Sinners Condemned by Somme Sketcher
4.0

Excerpt:

Rapid fire, here are all the reasons why the second part of the book saved its first part: the sex scenes. They’re a lot more fun than in the first book, possibly because sex is a bigger deal to the FMC in the first book. It’s subtle, but you can literally watch Rafe fall in love with Penny which is a delight lemme tell you. And even better, Penny has a character trait I absolutely adore in a FMC: she is terrified of being loved and will literally run away at the first sign of it. Chef’s kiss right there. I also love that Penny’s biggest internal conflict gets solved so damn easily because, well, Rafe is capable of murder. Tee-hee.

We also get a lot more of Penny spending time with other women than we did with Rory in book one! Rory is even one of those other women!! Granted, a big factor in Rory’s story was that she was being isolated from all of her loved ones by the creepy man she was supposed to marry, so I’m not saying that’s a flaw in book one it’s more of a feature. But Penny, who does not know how to be a girls’ girl, spending time with Rory and Rory’s friends is a delight.

I also enjoy Rafe’s weird little superstitious thing a lot. This is a character trait he inherited from his mother, and was set up for in the first book by all the brothers discussing this trait of their mother’s. It’s such an interesting flaw to give to the most polished, most publicly presentable member of their mafia family. And it should have zero consequence on his life, but I love that even as he repeats logical statements to himself about what’s happening he can’t stop himself from being weird about it all.
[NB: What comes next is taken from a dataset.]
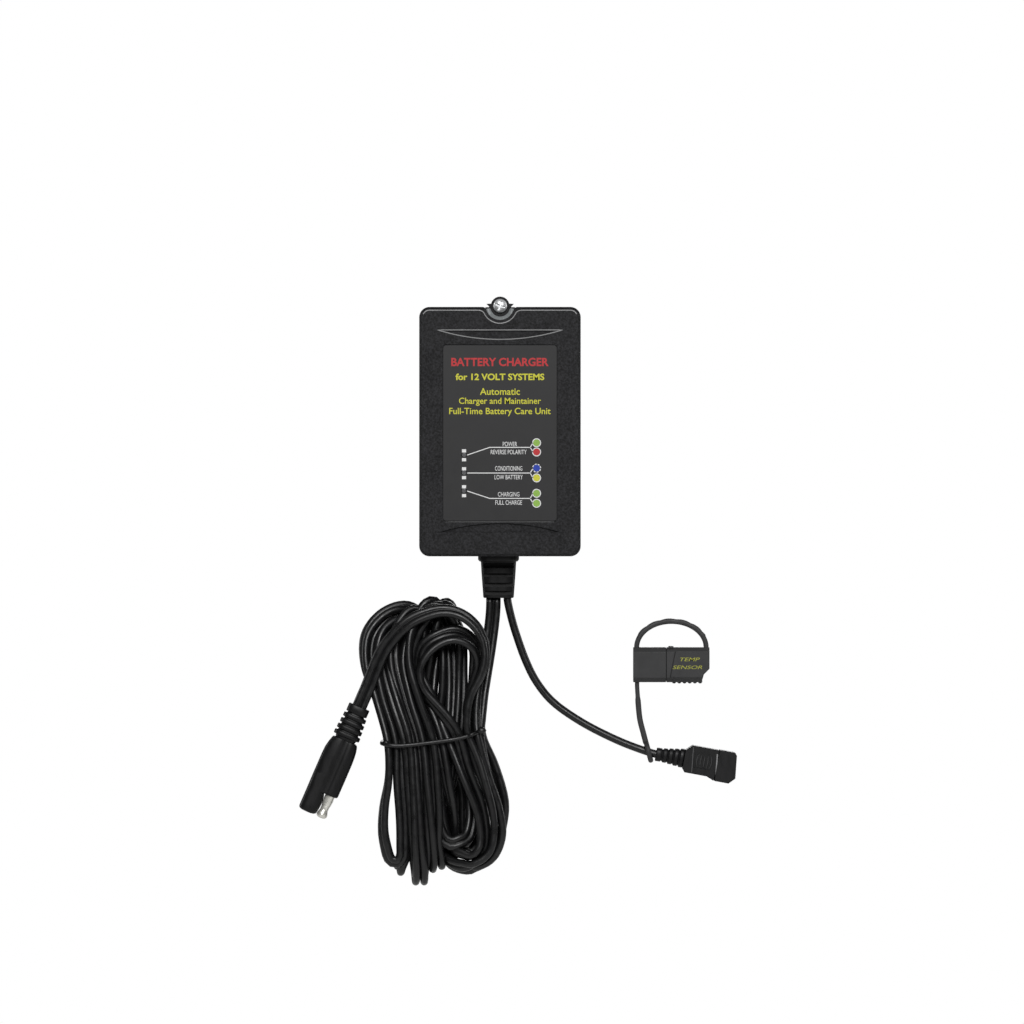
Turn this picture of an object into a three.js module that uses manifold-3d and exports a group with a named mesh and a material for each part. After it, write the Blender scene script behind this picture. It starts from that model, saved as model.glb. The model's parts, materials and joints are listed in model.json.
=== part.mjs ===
// A plug-in charger for 12 V vehicle batteries, as an assembly of separate pieces, in millimetres.
// +X is right seen from the front, +Z is up, and the front face looks towards -Y.
// The origin is on the back face, midway between the two mains blades.
// "Depth" below is a distance in front of the back face, so a depth of 44 is y = -44.
import * as THREE from "three";
import { mergeVertices } from "three/addons/utils/BufferGeometryUtils.js";
import Module from "manifold-3d";

// ---------- driving dimensions ----------

const FIT = 0.3; // gap between pieces that touch

const CASE_WIDTH = 63;
const CASE_HEIGHT = 97.3;
const CASE_TOP = 13.7;
const CASE_DEPTH = 44;
const CASE_CORNER = 4;
const CASE_EDGE = 1; // chamfer round the front and back faces
const CASE_WALL = 2.4;
const SPLIT = 15; // depth of the parting line between the two shells

const NOTCH_Z = 14.1; // axis of the half-round screwdriver notch in the top edge
const NOTCH_RADIUS = 5.5;
const NOTCH_FLARE = 1.4; // rounding of the notch's two shoulders

const SCREW_Z = 15.4; // axis of the mounting screw, above the blades
const TAB_RADIUS = 3.7;
const TAB_HOLE = 2.1;
const TAB_THICK = 3;
const TAB_SHOULDER_Z = 14.9; // top edge of the ear's plate beside its ring

const LABEL_WIDTH = 44.8;
const LABEL_HEIGHT = 69;
const LABEL_Z = -35.5;
const LABEL_CORNER = 1.2;
const LABEL_RECESS = 0.6;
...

It makes him so much more compelling than if his flaw was just that he doesn’t think he’s capable of falling in love despite all the signs that he is doing just that. A clever little through-thread that gives the author a chance to flex some narrative muscles, add a few more interesting pieces of detail, and really flesh out the character.

I do want to say that I think the author has some serious talent in their writing. The first book it was a bit more subtle, but the real reason I think this book is so much more popular with fans is because it feels like the author took their training wheels off and let loose their top skills. Sketcher has some fantastic talent for dialogue, descriptions, and genuinely good setup for payoff later. In the mafia romance genre, you can get away with a lot of reliance on tropes and genre contrivances to get you out of plot holes that happened while you were busy focusing on the relationship. Sketcher doesn’t need to fall back on this, because they are actually writing a consistent story in the background. It’s very less is more in that instead of trying to get things to be bigger and bigger and inevitably reaching a plateau, Sketcher sweeps you up by focusing on the reason you’re there (the romance) and sprinkles in the pieces of plot just often enough that it makes total sense when a real plot moment does happen. Honestly, it speaks of not just mastery of writing itself but mastery of the genre, too.
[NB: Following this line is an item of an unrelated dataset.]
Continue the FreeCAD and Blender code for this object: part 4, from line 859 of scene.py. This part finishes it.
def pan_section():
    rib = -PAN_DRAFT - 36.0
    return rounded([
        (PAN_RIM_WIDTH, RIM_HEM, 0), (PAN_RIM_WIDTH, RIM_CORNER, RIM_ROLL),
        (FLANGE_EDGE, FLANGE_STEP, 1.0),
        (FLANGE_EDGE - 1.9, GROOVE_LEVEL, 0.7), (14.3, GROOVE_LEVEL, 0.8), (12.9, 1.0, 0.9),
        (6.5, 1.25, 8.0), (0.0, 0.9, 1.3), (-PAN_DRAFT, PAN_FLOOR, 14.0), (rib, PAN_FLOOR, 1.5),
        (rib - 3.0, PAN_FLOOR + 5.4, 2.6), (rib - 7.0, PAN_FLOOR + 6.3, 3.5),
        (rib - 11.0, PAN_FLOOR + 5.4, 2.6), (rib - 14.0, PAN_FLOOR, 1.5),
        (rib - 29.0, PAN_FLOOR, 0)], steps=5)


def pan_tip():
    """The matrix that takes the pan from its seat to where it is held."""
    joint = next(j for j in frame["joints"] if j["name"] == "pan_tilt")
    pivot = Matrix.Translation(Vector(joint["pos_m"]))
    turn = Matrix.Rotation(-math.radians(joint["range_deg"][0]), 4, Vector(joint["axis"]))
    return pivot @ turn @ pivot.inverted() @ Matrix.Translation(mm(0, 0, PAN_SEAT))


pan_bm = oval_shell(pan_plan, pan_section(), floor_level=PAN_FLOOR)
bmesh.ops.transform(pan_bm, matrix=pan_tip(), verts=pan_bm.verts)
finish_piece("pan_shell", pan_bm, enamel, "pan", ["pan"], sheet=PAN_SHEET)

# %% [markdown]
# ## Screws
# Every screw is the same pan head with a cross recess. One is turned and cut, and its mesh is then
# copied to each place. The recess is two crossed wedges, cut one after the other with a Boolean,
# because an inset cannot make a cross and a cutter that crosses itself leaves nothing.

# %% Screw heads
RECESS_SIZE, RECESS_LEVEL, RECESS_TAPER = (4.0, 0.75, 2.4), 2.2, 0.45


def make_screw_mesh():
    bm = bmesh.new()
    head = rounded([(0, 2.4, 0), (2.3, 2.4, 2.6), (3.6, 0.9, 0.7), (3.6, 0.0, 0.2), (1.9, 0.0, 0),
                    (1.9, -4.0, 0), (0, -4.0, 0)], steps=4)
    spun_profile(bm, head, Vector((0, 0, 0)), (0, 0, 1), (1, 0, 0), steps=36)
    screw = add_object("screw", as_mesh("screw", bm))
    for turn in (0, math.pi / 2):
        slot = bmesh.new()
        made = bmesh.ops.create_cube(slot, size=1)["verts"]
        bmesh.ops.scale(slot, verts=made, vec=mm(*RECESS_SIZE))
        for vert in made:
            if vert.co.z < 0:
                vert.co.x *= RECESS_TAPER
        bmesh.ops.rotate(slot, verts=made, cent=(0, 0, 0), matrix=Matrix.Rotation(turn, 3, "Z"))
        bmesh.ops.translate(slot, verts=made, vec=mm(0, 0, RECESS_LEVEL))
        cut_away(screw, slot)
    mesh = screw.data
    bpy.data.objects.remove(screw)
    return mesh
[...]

And the one contrivance that I can’t quite wrap my head around, which is the apparent presence of an honest-to-god chapter of the cosa nostra in the Pacific Northwest, is just so fun that I can’t be mad that it confuses me. It shouldn’t work but it does.

Anyways. TikTok comments were right for once, this book was really good, and you should all go read this one (right after book one, set yourself up for success here).